# Start of Records to process
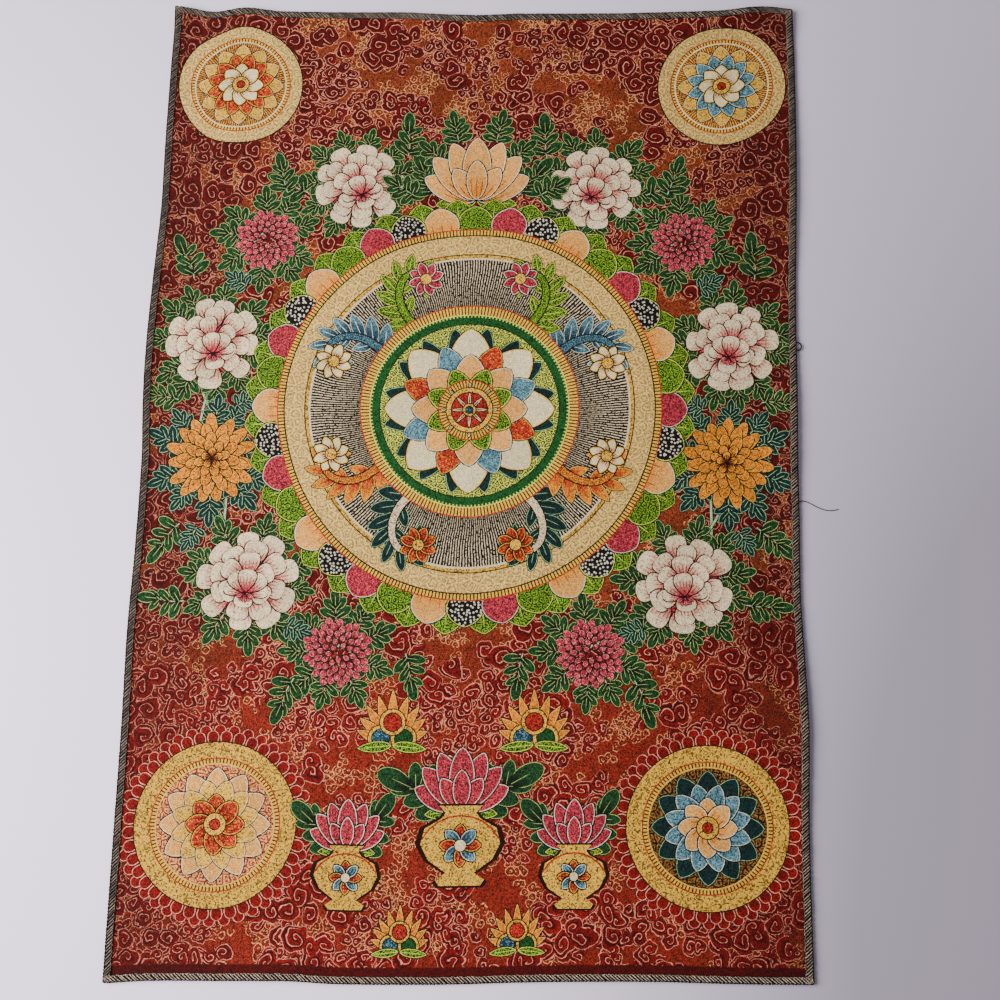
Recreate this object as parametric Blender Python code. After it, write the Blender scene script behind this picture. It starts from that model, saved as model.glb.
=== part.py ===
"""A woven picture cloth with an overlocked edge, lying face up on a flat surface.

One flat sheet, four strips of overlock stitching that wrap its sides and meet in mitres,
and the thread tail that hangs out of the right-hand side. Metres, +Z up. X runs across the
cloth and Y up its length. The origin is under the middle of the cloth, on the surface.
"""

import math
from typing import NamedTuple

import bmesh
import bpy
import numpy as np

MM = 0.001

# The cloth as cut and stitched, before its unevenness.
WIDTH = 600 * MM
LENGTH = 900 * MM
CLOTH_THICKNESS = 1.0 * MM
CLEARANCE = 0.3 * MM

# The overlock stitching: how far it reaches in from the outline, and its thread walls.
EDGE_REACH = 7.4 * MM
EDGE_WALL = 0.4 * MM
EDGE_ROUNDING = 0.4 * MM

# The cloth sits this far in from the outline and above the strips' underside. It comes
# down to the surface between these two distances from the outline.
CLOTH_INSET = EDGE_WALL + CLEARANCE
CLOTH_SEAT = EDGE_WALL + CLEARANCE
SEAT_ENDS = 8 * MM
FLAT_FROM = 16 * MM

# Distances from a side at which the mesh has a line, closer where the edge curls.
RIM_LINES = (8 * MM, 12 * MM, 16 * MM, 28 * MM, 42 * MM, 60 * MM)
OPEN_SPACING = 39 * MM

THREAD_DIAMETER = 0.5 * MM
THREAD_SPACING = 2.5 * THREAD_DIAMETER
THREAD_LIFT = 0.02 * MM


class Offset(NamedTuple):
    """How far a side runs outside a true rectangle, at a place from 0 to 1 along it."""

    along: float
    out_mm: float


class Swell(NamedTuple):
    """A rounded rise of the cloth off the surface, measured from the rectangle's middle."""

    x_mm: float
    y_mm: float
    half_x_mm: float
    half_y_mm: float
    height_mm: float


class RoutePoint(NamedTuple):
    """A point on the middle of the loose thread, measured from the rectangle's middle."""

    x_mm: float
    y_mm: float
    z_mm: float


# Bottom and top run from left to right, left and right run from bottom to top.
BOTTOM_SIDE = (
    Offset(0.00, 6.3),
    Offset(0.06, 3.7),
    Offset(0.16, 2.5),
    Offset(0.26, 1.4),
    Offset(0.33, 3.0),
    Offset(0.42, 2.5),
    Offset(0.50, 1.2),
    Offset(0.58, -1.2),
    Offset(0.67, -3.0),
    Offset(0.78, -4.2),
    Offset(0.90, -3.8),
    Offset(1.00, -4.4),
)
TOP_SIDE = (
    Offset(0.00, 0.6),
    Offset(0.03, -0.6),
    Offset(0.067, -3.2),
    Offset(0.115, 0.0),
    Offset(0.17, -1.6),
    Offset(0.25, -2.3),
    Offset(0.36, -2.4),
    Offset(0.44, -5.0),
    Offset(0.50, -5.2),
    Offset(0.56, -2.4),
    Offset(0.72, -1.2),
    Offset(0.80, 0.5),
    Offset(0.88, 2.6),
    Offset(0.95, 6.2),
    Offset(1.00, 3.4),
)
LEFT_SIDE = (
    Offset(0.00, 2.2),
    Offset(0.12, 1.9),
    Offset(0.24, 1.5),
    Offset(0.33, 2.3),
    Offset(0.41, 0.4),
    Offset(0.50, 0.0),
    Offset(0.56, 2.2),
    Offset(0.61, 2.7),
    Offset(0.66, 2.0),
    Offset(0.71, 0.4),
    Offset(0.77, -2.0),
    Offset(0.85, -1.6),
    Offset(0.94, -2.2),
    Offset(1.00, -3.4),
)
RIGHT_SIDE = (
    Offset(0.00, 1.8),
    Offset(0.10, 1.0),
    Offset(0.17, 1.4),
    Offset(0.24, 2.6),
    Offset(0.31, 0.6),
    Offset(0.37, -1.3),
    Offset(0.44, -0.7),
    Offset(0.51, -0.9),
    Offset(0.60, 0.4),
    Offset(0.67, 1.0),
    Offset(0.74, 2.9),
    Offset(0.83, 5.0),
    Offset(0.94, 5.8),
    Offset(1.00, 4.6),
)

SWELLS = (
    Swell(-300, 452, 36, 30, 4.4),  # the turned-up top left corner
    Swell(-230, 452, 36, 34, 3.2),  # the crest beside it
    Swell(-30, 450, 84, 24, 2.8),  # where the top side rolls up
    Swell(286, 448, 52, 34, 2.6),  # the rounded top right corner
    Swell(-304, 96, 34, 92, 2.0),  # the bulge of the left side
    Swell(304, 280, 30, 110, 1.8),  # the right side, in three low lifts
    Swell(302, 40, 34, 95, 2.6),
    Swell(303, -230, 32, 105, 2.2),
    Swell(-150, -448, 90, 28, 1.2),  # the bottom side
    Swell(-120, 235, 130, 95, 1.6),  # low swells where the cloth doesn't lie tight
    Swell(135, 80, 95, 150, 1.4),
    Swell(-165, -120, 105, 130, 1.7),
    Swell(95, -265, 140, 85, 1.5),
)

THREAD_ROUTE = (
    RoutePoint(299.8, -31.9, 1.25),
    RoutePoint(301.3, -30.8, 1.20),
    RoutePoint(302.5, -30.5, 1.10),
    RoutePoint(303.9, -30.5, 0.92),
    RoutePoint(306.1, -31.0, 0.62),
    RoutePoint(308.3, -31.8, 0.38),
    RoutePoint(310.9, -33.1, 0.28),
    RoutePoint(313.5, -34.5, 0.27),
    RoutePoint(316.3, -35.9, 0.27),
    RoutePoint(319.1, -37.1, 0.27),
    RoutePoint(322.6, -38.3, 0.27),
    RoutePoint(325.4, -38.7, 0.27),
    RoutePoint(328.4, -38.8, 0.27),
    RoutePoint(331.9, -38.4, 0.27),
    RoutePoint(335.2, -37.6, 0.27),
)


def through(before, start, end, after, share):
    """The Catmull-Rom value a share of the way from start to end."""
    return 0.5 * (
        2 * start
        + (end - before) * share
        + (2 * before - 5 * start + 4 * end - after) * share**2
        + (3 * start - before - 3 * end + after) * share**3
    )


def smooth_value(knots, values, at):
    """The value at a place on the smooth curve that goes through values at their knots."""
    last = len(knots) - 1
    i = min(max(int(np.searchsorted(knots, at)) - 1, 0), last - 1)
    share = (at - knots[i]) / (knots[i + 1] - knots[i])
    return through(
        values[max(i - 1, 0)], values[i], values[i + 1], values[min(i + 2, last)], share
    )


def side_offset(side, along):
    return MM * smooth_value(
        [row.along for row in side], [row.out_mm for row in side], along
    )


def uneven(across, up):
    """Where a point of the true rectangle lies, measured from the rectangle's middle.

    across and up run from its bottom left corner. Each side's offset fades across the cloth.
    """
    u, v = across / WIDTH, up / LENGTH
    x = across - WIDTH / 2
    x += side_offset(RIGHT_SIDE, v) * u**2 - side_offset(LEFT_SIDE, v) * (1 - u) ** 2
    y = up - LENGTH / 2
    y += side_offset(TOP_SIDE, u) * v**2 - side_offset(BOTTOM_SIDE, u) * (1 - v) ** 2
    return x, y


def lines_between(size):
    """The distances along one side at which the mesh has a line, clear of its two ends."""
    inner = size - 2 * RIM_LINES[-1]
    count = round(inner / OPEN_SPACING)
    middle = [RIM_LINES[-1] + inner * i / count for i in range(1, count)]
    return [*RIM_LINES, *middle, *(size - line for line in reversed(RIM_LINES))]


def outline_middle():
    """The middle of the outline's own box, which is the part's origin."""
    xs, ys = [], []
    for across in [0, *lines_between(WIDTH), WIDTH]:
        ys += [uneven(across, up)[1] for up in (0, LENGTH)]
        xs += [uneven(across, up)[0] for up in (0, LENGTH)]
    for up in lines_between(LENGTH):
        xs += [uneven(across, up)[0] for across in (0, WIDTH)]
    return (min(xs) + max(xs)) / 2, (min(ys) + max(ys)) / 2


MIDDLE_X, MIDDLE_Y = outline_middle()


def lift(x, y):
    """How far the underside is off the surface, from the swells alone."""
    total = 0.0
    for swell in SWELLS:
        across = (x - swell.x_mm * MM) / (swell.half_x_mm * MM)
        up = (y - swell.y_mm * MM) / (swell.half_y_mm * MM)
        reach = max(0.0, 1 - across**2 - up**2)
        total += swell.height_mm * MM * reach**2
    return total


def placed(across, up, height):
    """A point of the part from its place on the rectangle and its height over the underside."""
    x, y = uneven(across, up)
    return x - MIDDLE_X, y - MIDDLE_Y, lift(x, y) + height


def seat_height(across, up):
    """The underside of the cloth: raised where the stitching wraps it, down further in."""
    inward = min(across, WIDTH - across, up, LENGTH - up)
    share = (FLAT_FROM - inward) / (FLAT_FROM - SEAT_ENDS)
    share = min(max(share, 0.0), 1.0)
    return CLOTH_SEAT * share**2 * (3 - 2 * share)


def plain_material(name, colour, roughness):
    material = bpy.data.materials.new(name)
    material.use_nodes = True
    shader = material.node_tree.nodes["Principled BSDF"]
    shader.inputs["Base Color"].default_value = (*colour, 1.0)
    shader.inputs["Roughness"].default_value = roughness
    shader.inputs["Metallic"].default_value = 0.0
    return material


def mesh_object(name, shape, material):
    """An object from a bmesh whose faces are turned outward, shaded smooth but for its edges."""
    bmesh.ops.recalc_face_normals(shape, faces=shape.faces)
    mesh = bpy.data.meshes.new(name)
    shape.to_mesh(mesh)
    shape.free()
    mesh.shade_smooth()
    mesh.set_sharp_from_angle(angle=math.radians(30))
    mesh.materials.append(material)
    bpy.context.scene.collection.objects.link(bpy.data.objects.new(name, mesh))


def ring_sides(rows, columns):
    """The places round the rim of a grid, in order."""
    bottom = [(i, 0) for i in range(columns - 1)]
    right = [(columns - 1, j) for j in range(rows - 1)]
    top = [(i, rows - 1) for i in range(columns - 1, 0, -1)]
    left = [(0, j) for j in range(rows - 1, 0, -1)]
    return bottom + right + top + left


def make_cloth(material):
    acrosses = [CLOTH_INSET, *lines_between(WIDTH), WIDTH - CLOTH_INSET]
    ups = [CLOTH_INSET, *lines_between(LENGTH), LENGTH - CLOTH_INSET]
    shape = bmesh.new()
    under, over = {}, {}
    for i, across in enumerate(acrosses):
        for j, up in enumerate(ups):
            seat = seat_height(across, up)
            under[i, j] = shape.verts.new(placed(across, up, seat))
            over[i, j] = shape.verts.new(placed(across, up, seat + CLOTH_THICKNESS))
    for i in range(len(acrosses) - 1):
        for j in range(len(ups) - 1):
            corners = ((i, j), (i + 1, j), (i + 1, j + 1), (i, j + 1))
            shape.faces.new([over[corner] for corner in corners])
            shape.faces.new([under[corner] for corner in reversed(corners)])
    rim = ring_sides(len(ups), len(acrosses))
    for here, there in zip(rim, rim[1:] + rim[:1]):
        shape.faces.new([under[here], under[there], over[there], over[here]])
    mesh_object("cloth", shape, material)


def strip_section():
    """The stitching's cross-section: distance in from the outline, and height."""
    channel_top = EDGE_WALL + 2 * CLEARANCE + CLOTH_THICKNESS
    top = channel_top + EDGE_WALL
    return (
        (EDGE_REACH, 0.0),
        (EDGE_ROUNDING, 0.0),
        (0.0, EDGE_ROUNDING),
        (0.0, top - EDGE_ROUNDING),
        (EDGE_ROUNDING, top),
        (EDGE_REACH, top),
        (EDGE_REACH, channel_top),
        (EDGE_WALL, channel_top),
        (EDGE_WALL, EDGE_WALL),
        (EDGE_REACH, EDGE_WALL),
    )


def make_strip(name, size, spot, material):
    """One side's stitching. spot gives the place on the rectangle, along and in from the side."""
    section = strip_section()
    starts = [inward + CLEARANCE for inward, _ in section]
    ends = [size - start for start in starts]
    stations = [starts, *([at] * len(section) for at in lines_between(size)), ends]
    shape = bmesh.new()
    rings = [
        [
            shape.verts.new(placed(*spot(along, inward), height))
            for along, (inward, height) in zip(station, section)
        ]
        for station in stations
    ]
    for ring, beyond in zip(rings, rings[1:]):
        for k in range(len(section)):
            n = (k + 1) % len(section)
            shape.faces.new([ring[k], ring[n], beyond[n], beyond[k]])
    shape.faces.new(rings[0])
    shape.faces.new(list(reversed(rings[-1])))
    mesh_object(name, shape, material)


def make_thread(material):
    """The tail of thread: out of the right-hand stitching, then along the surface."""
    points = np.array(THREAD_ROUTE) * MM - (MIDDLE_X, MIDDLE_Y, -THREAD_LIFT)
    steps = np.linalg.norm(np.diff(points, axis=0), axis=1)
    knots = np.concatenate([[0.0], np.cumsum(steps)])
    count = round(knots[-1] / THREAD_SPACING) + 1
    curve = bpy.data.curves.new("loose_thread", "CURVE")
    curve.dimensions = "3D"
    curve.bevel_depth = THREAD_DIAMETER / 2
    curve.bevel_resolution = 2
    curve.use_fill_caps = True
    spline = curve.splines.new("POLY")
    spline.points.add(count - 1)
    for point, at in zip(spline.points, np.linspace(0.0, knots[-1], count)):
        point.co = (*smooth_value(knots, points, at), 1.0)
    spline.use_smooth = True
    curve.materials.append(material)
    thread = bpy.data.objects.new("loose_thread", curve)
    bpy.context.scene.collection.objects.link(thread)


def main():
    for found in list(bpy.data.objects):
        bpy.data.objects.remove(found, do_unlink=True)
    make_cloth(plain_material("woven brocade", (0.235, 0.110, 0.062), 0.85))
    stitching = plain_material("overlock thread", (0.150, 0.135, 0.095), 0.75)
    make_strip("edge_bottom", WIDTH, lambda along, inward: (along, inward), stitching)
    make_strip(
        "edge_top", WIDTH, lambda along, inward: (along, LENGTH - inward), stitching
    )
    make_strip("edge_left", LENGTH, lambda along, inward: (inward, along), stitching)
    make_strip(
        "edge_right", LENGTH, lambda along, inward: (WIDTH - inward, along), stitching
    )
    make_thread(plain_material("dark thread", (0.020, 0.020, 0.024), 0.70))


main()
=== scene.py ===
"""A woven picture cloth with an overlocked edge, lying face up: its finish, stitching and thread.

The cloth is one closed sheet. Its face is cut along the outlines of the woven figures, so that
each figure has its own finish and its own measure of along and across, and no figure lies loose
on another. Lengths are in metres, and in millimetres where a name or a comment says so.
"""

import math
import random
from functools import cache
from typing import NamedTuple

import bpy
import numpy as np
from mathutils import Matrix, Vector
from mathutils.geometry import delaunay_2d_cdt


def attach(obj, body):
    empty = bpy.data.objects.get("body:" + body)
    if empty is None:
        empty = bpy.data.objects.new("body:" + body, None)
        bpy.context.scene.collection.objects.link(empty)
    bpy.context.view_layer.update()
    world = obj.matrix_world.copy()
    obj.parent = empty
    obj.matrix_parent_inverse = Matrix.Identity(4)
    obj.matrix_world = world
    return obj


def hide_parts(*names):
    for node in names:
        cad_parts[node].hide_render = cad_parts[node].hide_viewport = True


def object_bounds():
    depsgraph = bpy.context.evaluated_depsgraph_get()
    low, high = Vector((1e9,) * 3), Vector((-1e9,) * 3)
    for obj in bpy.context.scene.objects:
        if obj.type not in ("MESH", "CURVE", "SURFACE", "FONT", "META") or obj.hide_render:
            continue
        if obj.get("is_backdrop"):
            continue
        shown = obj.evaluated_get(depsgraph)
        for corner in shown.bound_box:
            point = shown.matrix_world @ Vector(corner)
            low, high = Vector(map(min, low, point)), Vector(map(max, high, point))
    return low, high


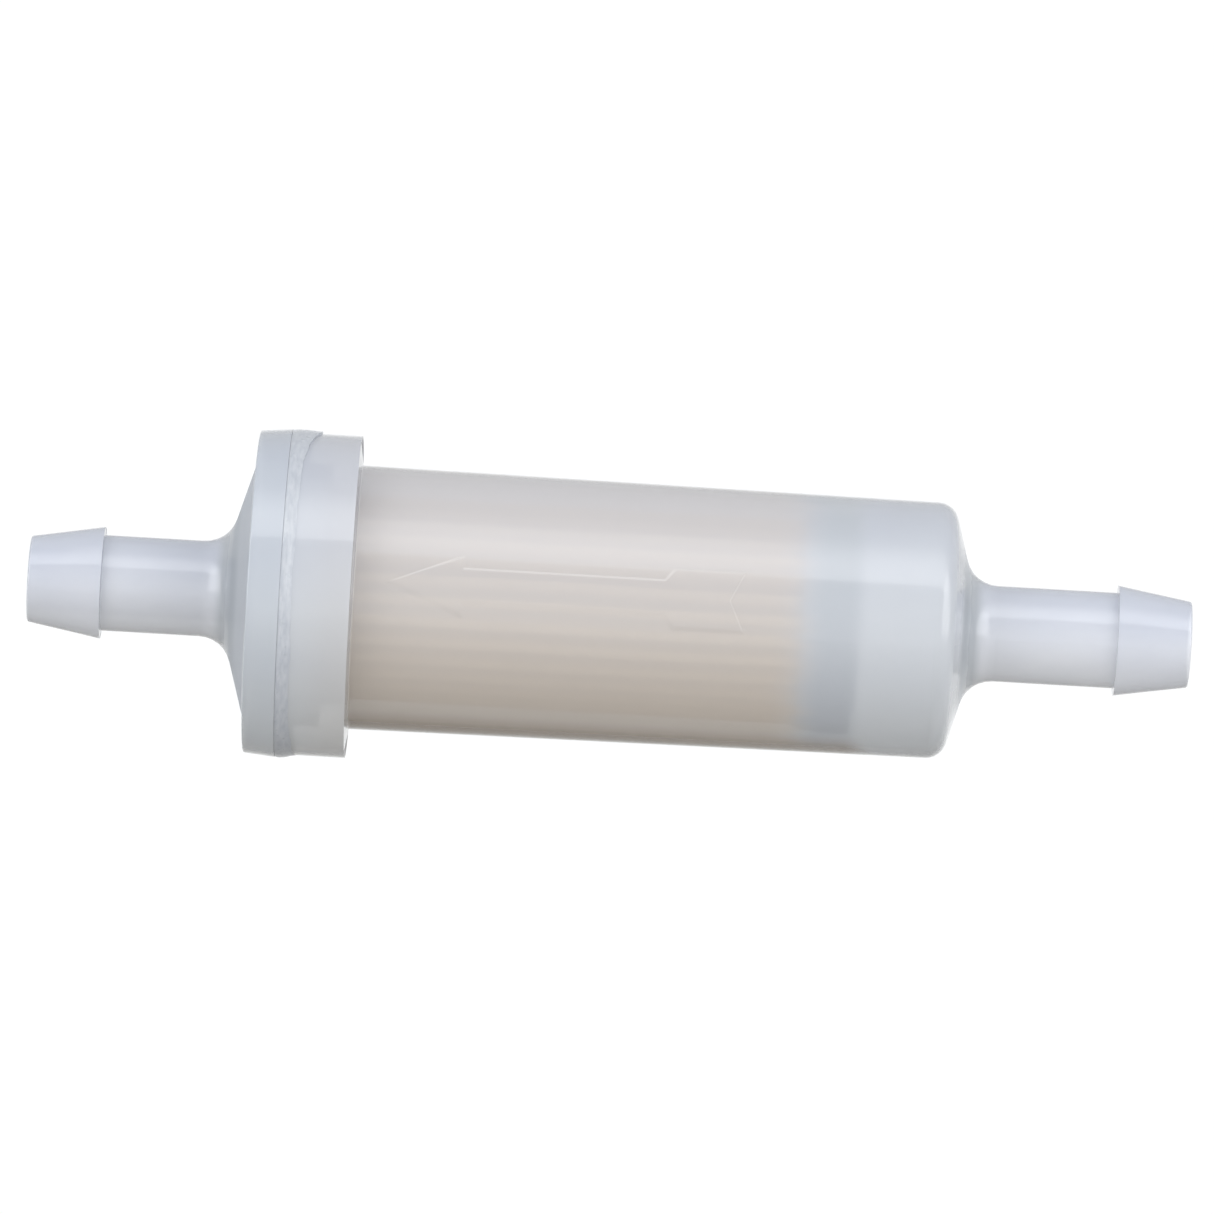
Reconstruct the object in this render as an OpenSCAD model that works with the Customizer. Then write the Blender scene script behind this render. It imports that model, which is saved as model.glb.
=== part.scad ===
# End of Records to process
Return precisely the lines of the records, starting with the line that holds "shown = obj.evaluated_get(depsgraph)" and ending with the last one.

        shown = obj.evaluated_get(depsgraph)
        for corner in shown.bound_box:
            point = shown.matrix_world @ Vector(corner)
            low, high = Vector(map(min, low, point)), Vector(map(max, high, point))
    return low, high


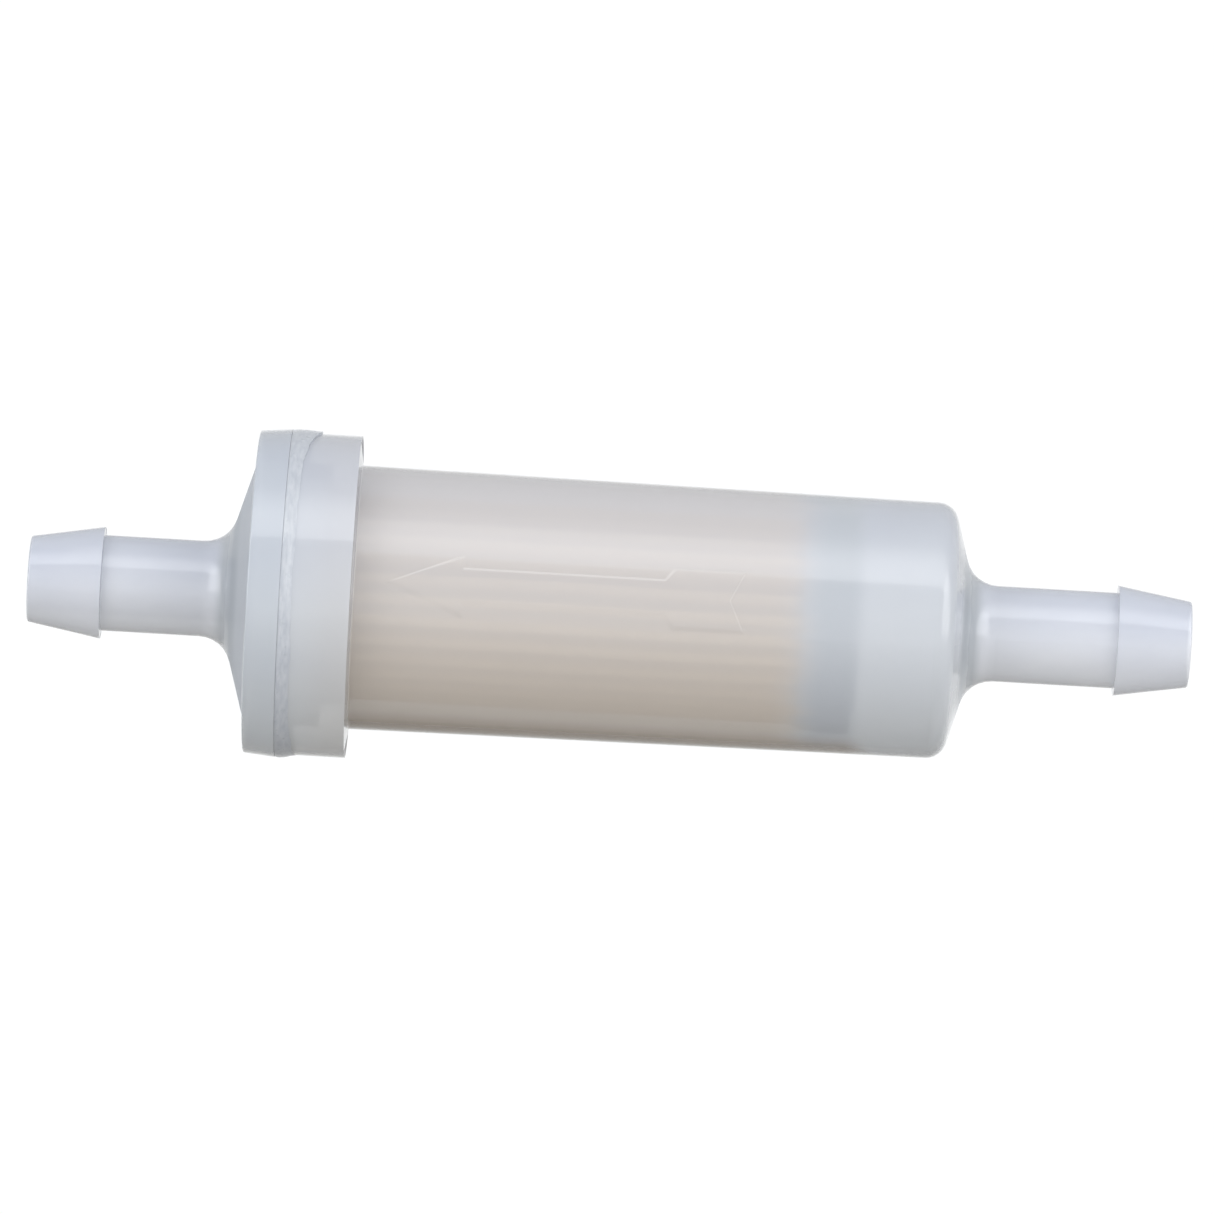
Reconstruct the object in this render as an OpenSCAD model that works with the Customizer. Then write the Blender scene script behind this render. It imports that model, which is saved as model.glb.
=== part.scad ===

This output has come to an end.